I just have a couple of small niggles with the book. Although In Search of… contains an index, one of the entries I picked at random (phantom bear) was a couple of pages off its mark, and while both colour and black & white images fill the book, a little bit of dead space remain at the end of a handful of pages - some of the images could have perhaps been reproduced slightly larger. Despite this, if you are looking for a good, well written introduction to legendary and haunted fortifications scattered around Britain, you could do a lot worse.
Haunted Huddersfield | Kai Roberts
Kai Roberts’ Haunted Huddersfield is everything you would expect from the Haunted series, filled with the black and white images of a few dozens haunted locations and chapters arranged in a geographically logical order.
Roberts is quick to dig into the past of most haunted places, looking for a historic explanation to the paranormal happenings that are said to have occurred. Easy to read, it quickly becomes apparent that this market town has more than its fair share of ghosts. Most appear to be established folklore or legend, although Roberts has a few first hand descriptions from witnesses scattered throughout his pages.
Unsurprisingly, the ghosts within this volume have a distinctly northern feel – the Boggart puts in an appearance, as does Padfoot and some colliery phantoms, while the moors manage a brief mention, complete with the spooks that inhabit them.
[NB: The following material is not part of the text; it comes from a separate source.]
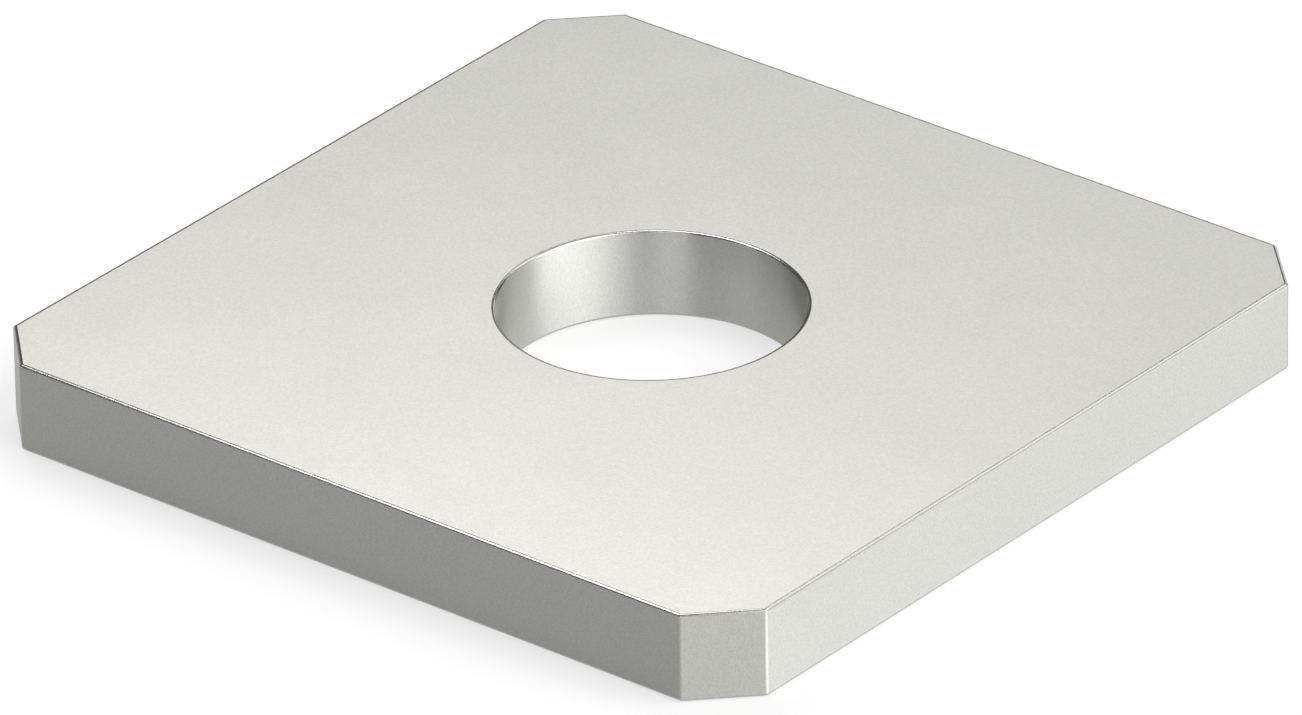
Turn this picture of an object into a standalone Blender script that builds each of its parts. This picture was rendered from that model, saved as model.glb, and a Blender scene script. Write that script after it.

Of course, more recognisable phantoms are also here; a haunted book would not be complete without at least one woman in white or headless figure.
Roberts has continued the now traditional Haunted style, producing a no nonsense look at this northern market town, with the added benefit of having a detailed bibliography for those wanting to explore the area further.
Haunted St Andrews | Geoff Holder
Ghost Club member Geoff Holder has already established himself as a thorough investigator with his previous works, so it comes as no surprise that Haunted St Andrews digs deeper than most books concerning the paranormal. Holder does not accept any story at face value - for example, the chapter which discusses the 1950s Oaktree Square poltergeist has Holder reveal some fascinating accounts of the outbreak (if that is indeed was it was), and after analysing the evidence to hand, draws a logical conclusion.
While dealing with some of the well-known ghosts of St Andrews, such as the white lady of the Haunted Tower, Holder has also rediscovered some fantastic local legends by trawling through both nineteenth century literature and contemporary discussion forums – even with 150 years separating the stories, the familiar motifs of the ghost story remain reassuringly similar. With a hefty bibliography, a handy index and a determined approach at reaching the truth behind alleged haunting activity, Holder has produced the definitive guide to St Andrews.
Haunted Bedford | William H King
Haunted Bedford marks a return to the area after author William H King wrote Haunted Bedfordshire: A Ghostly Compendium back in the mid-2000s. The format of King’s book departs slightly from the normal Haunted series; while sharing stories of the paranormal from across a six mile radius stretching from the centre of Bedford, King provides exact location details and directions to each of his haunted sites, resulting in a volume which could easily be used by those with more than an armchair interest in ghosts. Even if the reader is not brave enough to face the English weather and experience the locations first hand, King provides enough detail and documents the rich history of each place to ensure all readers are entertained.
Haunted Bedford contains a nice mix of the more traditional English ghost story, such as the ghostly monk said to haunt the (aptly named) Greyfriars public house, together with the more modern tale of disembodied hands at the Aspects Leisure Centre, a case which cries out for further investigation. King has produced a volume which should attract any investigator from the Bedfordshire region.
Haunted Peterborough | Stuart Orme
The final release of this batch is Stuart Orme’s Haunted Peterborough, and a welcome addition to the Haunted series. Orme writes passionately and informally about his city, and it is a relief to finally see the ghosts of Peterborough’s museum (considered to be one of the most haunted in the country) finally well documented, having almost 20 pages dedicated to its history and paranormal activity.
Haunted Peterborough does have some surprises. Predictably, the cathedral and surrounds are rich with folklore, but I doubt few would have anticipated the number of phantoms associated with the military or the railways around the area, both subject to their own chapters. The two chapters which deal with the centre of the city and the outlining area are full of more familiar tales of disembodied footsteps, dark figures and phantom women, the backbone of haunted zones across the UK and beyond.
Although good to see Orme includes a detailed bibliography, he may have missed a trick not digging further back (most books coming from the late twentieth and early twenty-first century) – with Orme identifying over one hundred ghost stories within the Peterborough area, maybe this shortcoming will be rectified in a second volume.